Ana Arzoumanian, Juana I, trans. Gabriel Amor
(Kenning Editions, 2018)
We love carrying non-English titles and translations in our bookstore, and Juana I is a welcome new addition. In both the original Spanish and Gabriel Amor’s English translation, Ana Arzoumanian resurrects Queen Juana “the Mad” of Spain, who was stripped of her title and forced into a convent in the 16th century. Arzoumanian’s imagery is vivid, violent, and a worthy reanalysis of the narrative of a woman in power.
Selah Saterstrom, Ideal Suggestions: Essays in Divinatory Poetics
(Essay Press, 2017)
Intertwining the practices of writing and divination, Saterstrom plucks from family histories, forgotten conversations, and a lifetime of using confusion, absence, and flux as a grounding area for creative potential. Warm, well-researched, and insightful; poetic experiments move throughout like a ghost.
Patrick Morrissey, World Music
(Verge Books, 2017)
Can one be a Chicago hometown hero with the vestige of a New England accent? Morrissey’s trying. Focused lyrics live and direct from Hyde Park where overheard speech sings.
Alain Jugnon, a body, in spite, trans. Nathanael
(Nightboat Books, 2017)
Aphorisms in search of a body. Part acting, part action. You’re supposed to be thinking about Artaud and Nietzsche, but when Alain read in Chicago, he let it slip that he composed this book daily, almost meditatively, over the space of a few months.
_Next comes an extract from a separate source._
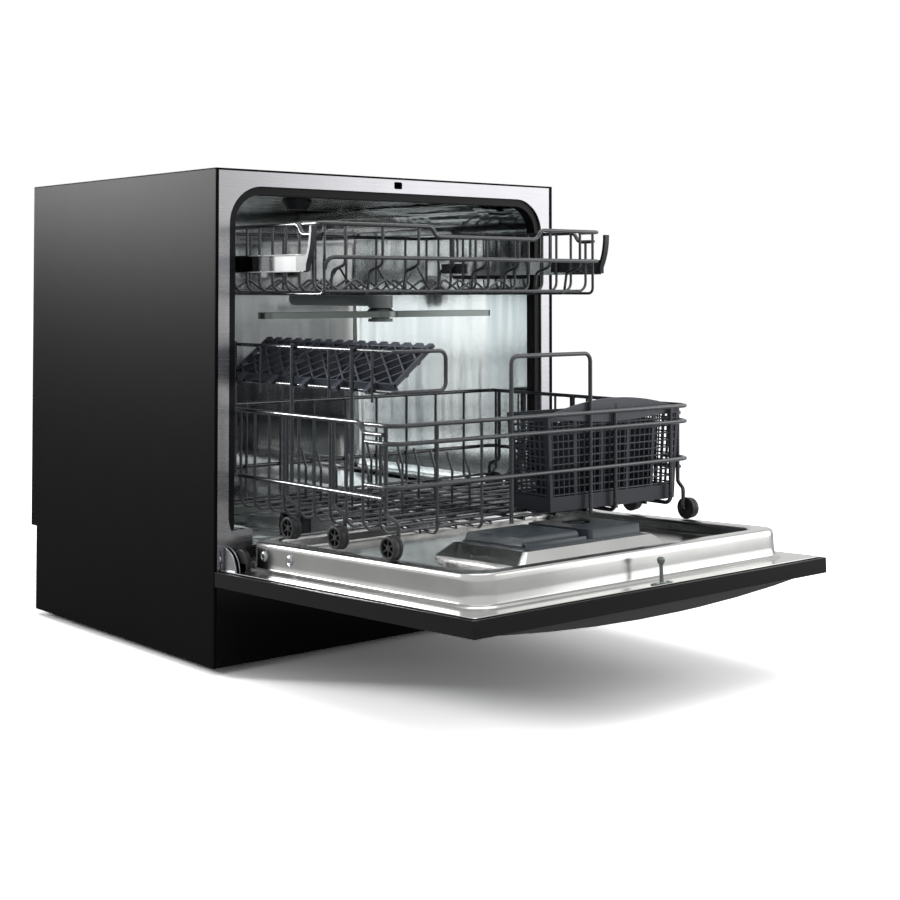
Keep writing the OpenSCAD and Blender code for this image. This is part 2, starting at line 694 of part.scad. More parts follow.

I probably shouldn’t be telling you this, cause he blushed right after.
Jay Besemer, Chelate
(Brooklyn Arts Press, 2016)
Jay had a release for this book—prose lyrics detailing hormone therapy and gender transition—like, the week after the election. It was a weird event! Somebody licked a painting. There were gangs of bros outside heading to a bachelor party, and we all flinched. Is there a way to chunk books at people without hurting them or meaning any harm? Let’s chunk Jay’s book at people.
Ellen Rothenberg, Shadowed!
(Green Lantern Press, 2018)
A new book about Chicago based artist Ellen Rothenberg, Shadowed! creates a vertiginous slip between Brecht, Woodstock, and the Syrian protest of today. Put out by our house press, Green Lantern Press, this is the way we do things at Sector 2337. This book began as a catalogue for a show we produced, but the book but is a performance in itself.